You'll need to defer to the parent handler in that case, but you still want the print to run. Tricky

multiple effectful computations

try {
  print(go())
  print(foo())
} handle (e) {
 ...
}

you need the handler to get passed to all those computations. I guess you could just bake the handler and then run all statements in the try using that handler. not too bad actually. That's actually really good, bc then return/break/continue inside the try will propagate.
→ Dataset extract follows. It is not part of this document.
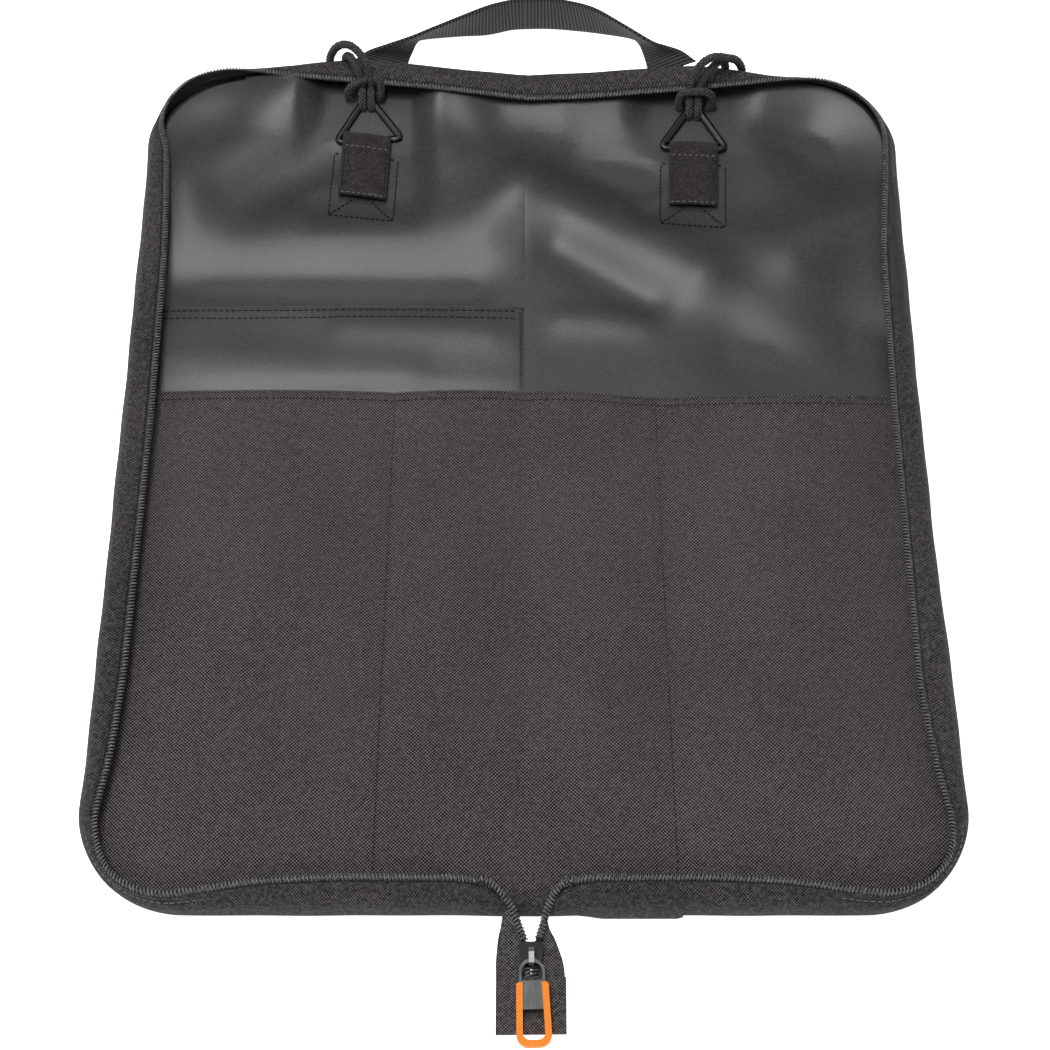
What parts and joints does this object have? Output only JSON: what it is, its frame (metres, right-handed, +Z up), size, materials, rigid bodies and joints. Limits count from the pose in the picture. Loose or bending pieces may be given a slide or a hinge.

break/continue/return inside handle

Just don't allow it. Doesn't make any sense since that code gets ran inside the child computation

result vs cell

With ContT r m a, the r has to be the same everywhere. But it seems like r has to be Cell. Actually, I guess it could be result and that'll just have to be handled? You could have a function Result -> Interpreter Cell for easy unwrapping if you have to go that route. But that'll be weird with break/continue, but I guess that should be impossible anyway if wf prevents misplaced breaks/continues

Other thoughts

I don't think you could use this machinery for exceptions. An exception stops the thrower's computation and control resumes in the handler and stays with the handler. If an effect is handled, but there's no resume, it'll need to bubble out until it hits a resume. If a handler does some stuff and then doesn't resume, those effects should happen and then the effect should bubble. It'll be tricky to get these semantics right, since control eventually has to resume in whoever called the effectful computation. But if you do the handler passing right and handlers are just monadic computations that get passed around and can be executed in isolation, and calling an effectful computation just may or may not use that code, I think it'll all just work. It's just that evaluating an effectful computation might run some outer code, but it'll still give you an answer.